Saturday, June 19, 2010

Spiny, Tough Skin

I realize that this is the Cnido-site and not the Echino-blog, which is a really neat blog by the way, but I often manage to take very bad pictures of Echinoderms (sea stars, urchins, sea cucumbers, brittle stars, etc.).  My solution is to crop the pics way down and look at the beautiful patterns on the echinoderms', well, dermis.  Echinoderm really means spiny skin (think echidna, a pretty spiny little bugger, and dermis).  I now have plenty of close up Echinoderm pics so I can present some of my favorites.  Since I always lose track of old pictures, most of these were taken recently at Sund Rock in Hood Canal.  All are of sea stars, except one sea cucumber.  Can you guess which is a sea cucumber?  If you into Echinoderm close-ups like I am, then check out my previous posts from Hawaii which had a number of pics of urchins and a crown-of-thorns sea star too. 



Thursday, June 17, 2010

Repairing Links

I know that day after day you've been logging onto "Cnido-site Discharge" patiently waiting for me to fix all of the videos that haven't been working.  Finally, after a year of your constant visiting to the site, I have had time to  repair the html so that the videos once again work.  I apologize for the hundreds of hours that you have wasted waiting for these repairs to be complete.  When Google took down their "google pages" site, where the files were hosted, every link was broken.  I now have a new host, so you can spend countless hours replaying these videos and enjoying the content within.  Thanks again for your patience. 

Wednesday, June 16, 2010

Run over by a Moon Snail

Yep, you guessed right.

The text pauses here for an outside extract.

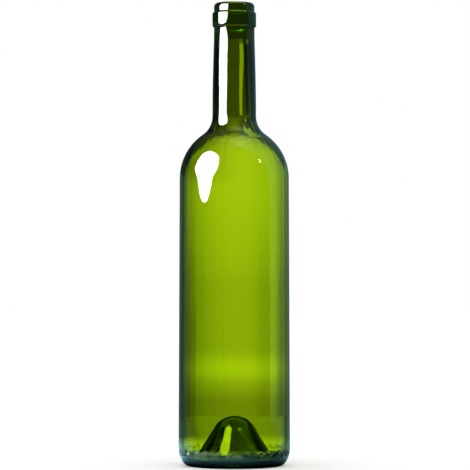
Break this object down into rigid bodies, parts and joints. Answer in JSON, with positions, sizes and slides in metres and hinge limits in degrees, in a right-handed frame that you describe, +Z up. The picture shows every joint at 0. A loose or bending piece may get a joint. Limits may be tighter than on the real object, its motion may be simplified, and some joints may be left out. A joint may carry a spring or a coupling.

This moon snail is running over a couple of opalescent nudibranchs. Oooooooooohhhhhhhhhhhhh .......... Nooooooooooooo ....... Waaaaaatch ..... Ooooouuuuuut .... Fooooor ..... thaaaaaat ..... Snaaaaaiiiil... ! ! ! ! !

Monday, June 7, 2010

New Tunes

I decided to update the "Random Tunes" section because it has been a while. Once this quarter is over, I'll post about my BIOL 140 (Marine Biology) class that I taught this spring.